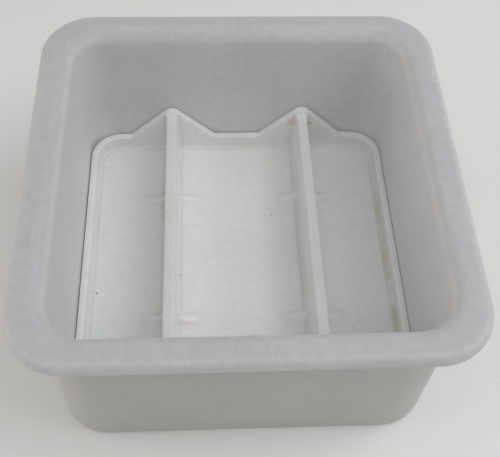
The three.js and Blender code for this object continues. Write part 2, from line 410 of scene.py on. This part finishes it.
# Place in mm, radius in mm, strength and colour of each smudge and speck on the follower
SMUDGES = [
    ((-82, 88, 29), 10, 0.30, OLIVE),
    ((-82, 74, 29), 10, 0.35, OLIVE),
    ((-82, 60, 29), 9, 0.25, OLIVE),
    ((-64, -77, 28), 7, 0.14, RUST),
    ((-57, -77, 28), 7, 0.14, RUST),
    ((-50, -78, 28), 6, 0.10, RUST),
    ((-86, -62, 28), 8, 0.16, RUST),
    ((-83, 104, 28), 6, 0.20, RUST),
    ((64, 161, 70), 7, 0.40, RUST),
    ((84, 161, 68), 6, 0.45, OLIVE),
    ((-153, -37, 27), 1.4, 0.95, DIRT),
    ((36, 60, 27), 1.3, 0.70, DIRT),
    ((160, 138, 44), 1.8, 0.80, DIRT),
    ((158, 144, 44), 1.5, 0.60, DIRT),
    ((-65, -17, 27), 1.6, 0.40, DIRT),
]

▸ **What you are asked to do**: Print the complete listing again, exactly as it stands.

▸ **Output for this exercise**:
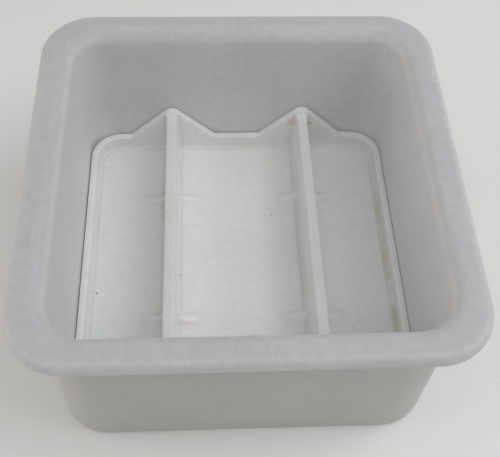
The three.js and Blender code for this object continues. Write part 2, from line 410 of scene.py on. This part finishes it.
# Place in mm, radius in mm, strength and colour of each smudge and speck on the follower
SMUDGES = [
    ((-82, 88, 29), 10, 0.30, OLIVE),
    ((-82, 74, 29), 10, 0.35, OLIVE),
    ((-82, 60, 29), 9, 0.25, OLIVE),
    ((-64, -77, 28), 7, 0.14, RUST),
    ((-57, -77, 28), 7, 0.14, RUST),
    ((-50, -78, 28), 6, 0.10, RUST),
    ((-86, -62, 28), 8, 0.16, RUST),
    ((-83, 104, 28), 6, 0.20, RUST),
    ((64, 161, 70), 7, 0.40, RUST),
    ((84, 161, 68), 6, 0.45, OLIVE),
    ((-153, -37, 27), 1.4, 0.95, DIRT),
    ((36, 60, 27), 1.3, 0.70, DIRT),
    ((160, 138, 44), 1.8, 0.80, DIRT),
    ((158, 144, 44), 1.5, 0.60, DIRT),
    ((-65, -17, 27), 1.6, 0.40, DIRT),
]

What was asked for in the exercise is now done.